Jiminy Peak ski resort in Berkshires, New England has installed wind turbine to reduce its annual electric bill. The 386-foot, $3.9 million turbine has been nicknamed Zephyr. The turbine cut the resort's electricity costs by $200,000 in 2008. The resort earlier planned to spend $1.8 million on a smaller turbine but the suppliers declined to bid for a single turbine. The energy unit of General Electric Company provided the 1.5 megawatt wind turbine unit.

The resort now expects to earn more than $200,000 a year by selling power through the national grid utility and producing tax credits.

The ersort’s wind turbine project was funded through a combination of bank loans and a state grant and renewable energy credits sold to from the Massachusetts Technology Collaborative and Community Energy Inc.

In 2006, Vail Resorts purchased about 52,000 megawatt hours of wind energy credits to offset all of its annual power consumption its five ski areas and other businesses, making it one of the largest corporate users in the nation.

Whistler Blackcomb resort in British Columbia is constructing is hydro electric power project, which is expected to end in November 2009. The project has ben valued at $32 million and will offset the annual energy consumption at the ski area. The project will produce 33.5 gigawatt hours of electricity per year, enough to send the facility into greenhouse gas production deficit, said Arthur De Jong, mountain planning manager.

The wind turbine came about because we had done all these things and there was no more low-hanging fruit, Brian Fairbank said, who has run the resort for three decades. We now make twice the amount of snow, with half the amount of money that we did 15 years ago.

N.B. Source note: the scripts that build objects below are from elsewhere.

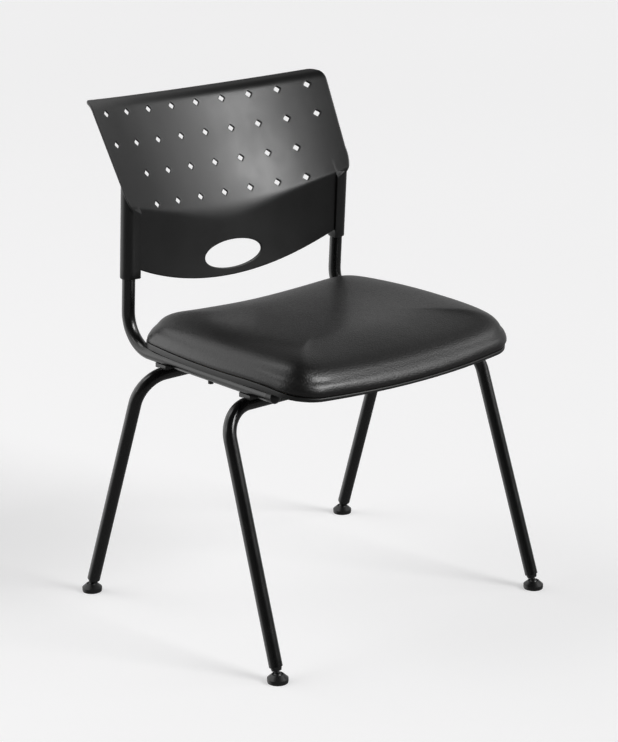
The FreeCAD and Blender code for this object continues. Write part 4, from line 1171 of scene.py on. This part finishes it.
def backrest_screw(side):
    """Pan head screw with a cross recess, in from the rear of a sleeve."""
    node = side + "_backrest_screw"
    low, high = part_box(node)
    middle = Vector((low + high) / 2) / MM
    length = (high.y - low.y) / MM
    head = (high.x - low.x) / MM / 2
    tip = Vector((middle.x, low.y / MM - FEET_MIDDLE, middle.z))
    shank = 2.0
    outline = [(0, 0), (0.9, 0), (shank, 1.8), (shank, length - 2.5), (head - 0.5, length - 2.5)]
    dome = ((1.0, 2.1), (1.0, 1.5), (0.92, 0.8), (0.72, 0.3), (0.4, 0.05), (0.0, 0.0))
    outline += [(head * share, length - below) for share, below in dome]
    screw = turned(node.replace("screw", "pan_head_screw"), outline, tip, "screw_steel", BACKWARDS)
    mouth = tip + BACKWARDS @ Vector((0, 0, length))
    booleaned(screw, "DIFFERENCE", driver_cross(mouth, BACKWARDS, reach=2.2, width=0.45, depth=1.6))
    smooth(screw, 30)
    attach(screw, "chair")
    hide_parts(node)


# ---- studio
# soft panels of the room: where they are, then how their light rises towards their middle
PANELS = (
    ((0.64, 0.73, 0.24), (0.5, 0.0), (0.9, 0.27), (1.0, 0.39)),
    ((-0.60, 0.72, 0.35), (0.7, 0.0), (0.92, 1.2)),
    ((-0.25, 0.93, -0.25), (0.6, 0.0), (0.95, 0.6)),
    ((-0.93, -0.20, 0.30), (0.8, 0.0), (0.95, 0.05)),
    ((0.96, 0.10, 0.26), (0.8, 0.0), (0.95, 0.3)),
    ((0.0, 0.0, -1.0), (0.02, 0.0), (0.12, 0.12)),
)
ROOM_LEVEL = 0.03


def surroundings():
    """Dim room with soft panels, and pale below."""
    world = bpy.data.worlds.new("pale_studio")
    air = Finish("", world, "Generated")
    glow = ROOM_LEVEL
    for way, *stops in PANELS:
        facing = air.node("ShaderNodeVectorMath", {"operation": "DOT_PRODUCT"},
                          air.place, way, output="Value")
        glow = air.ramp(facing, *stops) + glow
    back = air.node("ShaderNodeBackground", {}, glow)
    out = air.tree.nodes.new("ShaderNodeOutputWorld")
    air.tree.links.new(back.socket, out.inputs["Surface"])
    bpy.context.scene.world = world


def floor():
    """Pale paper that lights itself a little, so that shadows stay soft."""
    rim = 64
    far = 40.0
    disc = bpy.data.meshes.new("floor")
    turns = [2 * math.pi * step / rim for step in range(rim)]
    points = [(far * math.cos(turn), far * math.sin(turn), 0.0) for turn in turns]
    disc.from_pydata(points, [], [list(range(rim))])
    ground = bpy.data.objects.new("floor", disc)
    bpy.context.scene.collection.objects.link(ground)
    paper = Finish("pale_paper")
    tint = paper.mixed(paper.noise(0.4, 2, 0.5), (0.6, 0.6, 0.602, 1), (0.63, 0.63, 0.632, 1))
    disc.materials.append(paper.finished(Base_Color=tint, Roughness=0.95, Specular_IOR_Level=0.0,
                                         Emission_Color=(1.0, 0.995, 1.0, 1), Emission_Strength=0.45))
    ground.visible_glossy = False


def lamp(name, kind, way, power, width):
    """A light that shines at the chair's middle from a direction."""
    goal = Vector((0.0, 0.0, 0.5))
    away = 3.0
    data = bpy.data.lights.new(name, kind)
    data.energy = power
    if kind == "SUN":
        data.angle = width
    else:
        data.shape = "SQUARE"
        data.size = width
    made = bpy.data.objects.new(name, data)
    made.location = goal + Vector(way).normalized() * away
    made.rotation_mode = "QUATERNION"
    made.rotation_quaternion = (goal - made.location).to_track_quat("-Z", "Y")
    bpy.context.scene.collection.objects.link(made)


def studio():
    """Plain pale floor and soft lights."""
    bpy.context.scene.view_settings.view_transform = "Standard"
    surroundings()
    floor()
    lamp("key", "SUN", (0.35, -0.78, 0.52), 1.75, width=math.radians(24.0))
    lamp("wide_key", "SUN", (0.66, -0.58, 0.48), 0.7, width=math.radians(40.0))
    lamp("overhead", "AREA", (-0.45, 0.35, 0.82), 9.0, width=1.2)
    lamp("edge", "AREA", (-0.95, 0.25, 0.35), 2.5, width=0.7)


def camera():
    """Camera ahead of the chair, to the sitter's right and above the seat."""
    data = bpy.data.cameras.new("camera")
    data.sensor_width = 36.0
    data.lens = 108.057
    eye = bpy.data.objects.new("camera", data)
    azimuth, elevation, roll = math.radians(-41.174), math.radians(16.994), math.radians(-0.07)
    level = math.cos(elevation)
    back = Vector((math.sin(azimuth) * level, -math.cos(azimuth) * level, math.sin(elevation)))
    eye.rotation_mode = "QUATERNION"
    eye.rotation_quaternion = back.to_track_quat("Z", "Y") @ Matrix.Rotation(roll, 3, "Z").to_quaternion()
    eye.location = placed((-2140.8, -2438.7, 1349.7))
    bpy.context.scene.collection.objects.link(eye)
    bpy.context.scene.camera = eye


def repaint():
    """Give every engineering node its own finish."""
    slots = {part["node"]: part["material_slot"] for part in frame["record"]["subparts"]}
    for name, node in frame["nodes"].items():
        node.data.materials.clear()
        node.data.materials.append(FINISHES[slots[name]])


camera()
studio()
repaint()
backrest()
seat_tray()
cushion()
for side in SIDES:
    backrest_screw(side)
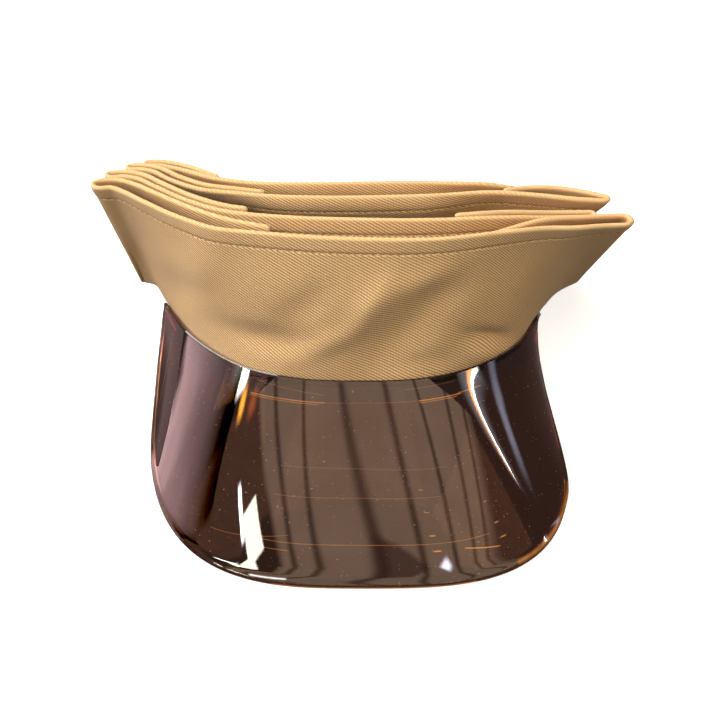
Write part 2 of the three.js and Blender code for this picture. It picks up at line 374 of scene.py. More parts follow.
def through_three(start, middle, end, share):
    """The value of a parabola through its start, middle and end at a share of the way."""
    start_weight = 2 * (share - 0.5) * (share - 1)
    end_weight = 2 * share * (share - 0.5)
    return start * start_weight + middle * hump(share) + end * end_weight


def top_curve(leaf):
    column = TOP_COLUMNS.index(leaf["column"])
    points = []
    for row in TOP_ROWS:
        reach = leaf["reach_left"] if row[0] < 0 else leaf["reach_right"]
        points.append((row[0] * reach, row[column]))
    return SmoothCurve(points)


def fold_points(start, end, outward):
    """Half a turn round a fold, bulging away from the leaf."""
    middle = (start + end) / 2
    radius = np.linalg.norm(end - start) / 2
    angles = np.pi * np.arange(1, FOLD_STEPS + 1)[:, None] / (FOLD_STEPS + 1)
    return middle + (start - middle) * np.cos(angles) + outward * radius * np.sin(angles)


def flap_shares(flap, leaf):
    """Shares along a flap from its fold to its free end, closer together at the end."""
    length = flap["share"] * 2 * leaf["reach_left"]
    count = round(flap["share"] * leaf["run_steps"])
    even = np.linspace(0, 1 - 3 * END_ROUNDING / length, count)
    ends = END_ROUNDING * np.array([2, 1.4, 1, 0.7, 0.45, 0.25, 0.1, 0.02])
    return np.concatenate([even, 1 - ends / length])


def folded_line(curve, leaf, inset, offset, flap_distance):
    """Plan line of a leaf: left flap from its free end, fold, run, fold, right flap."""

    def places(shares, distance):
        return curve.beside(inset + (1 - 2 * inset) * shares, distance)

    left, right = leaf["left_flap"], leaf["right_flap"]
    left_shares = flap_shares(left, leaf)[::-1]
    right_shares = flap_shares(right, leaf)
    run_shares = np.linspace(0, 1, leaf["run_steps"] + 1)
    left_places = places(left_shares * left["share"], offset + flap_distance(left, left_shares))
    right_places = places(
        1 - right_shares * right["share"], offset + flap_distance(right, right_shares)
    )
    run = places(run_shares, np.full(len(run_shares), float(offset)))
    leftward = -curve.tangents(np.array(inset))
    rightward = curve.tangents(np.array(1.0 - inset))
    left_fold = fold_points(left_places[-1], run[0], leftward)
    right_fold = fold_points(run[-1], right_places[0], rightward)
    return np.concatenate([left_places, left_fold, run, right_fold, right_places])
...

Bill Swersey, who has skied at the western Massachusetts resort on the New York border every year since the late 1970s, said that the turbine was a powerful symbol of environmentally friendly skiing.

I think that you sometimes feel like skiing is an indulgence sport. You know it uses a lot of energy between the lifts and the snowmaking and the lighting … and the fact that they can offset even some of it with wind energy is great, Swersey, said.

David Rooney, president of the nonprofit Berkshire Economic Development Corp., said that the Jiminy Peak resort has become a model for large-scale renewable energy production at ski resorts.

I think that it’s changed the skiing experience in that it’s shown skiers that you can have renewable energy projects right on the mountain side, that you can bring renewable energy together with your skiing experience and have that add to that experience, Rooney said. Green skiing sells.

Many resorts are studying wind power, including Aspen in Colorado, Blue Mountain and Shawnee Mountain in Pennsylvania as well as Grouse Mountain in North Vancouver, Troy Hawks spokesman for the National Ski Areas Association said.

In the rugged Sierra Nevada range, the Kirkwood ski resort near Lake Tahoe is looking at installing 20 turbines, Hawks said.

Prior to this, they were buying renewable energy credits, basically they were paying a premium … so the next step only made sense that they would have a wind turbine on their property generating electricity, Hawks said.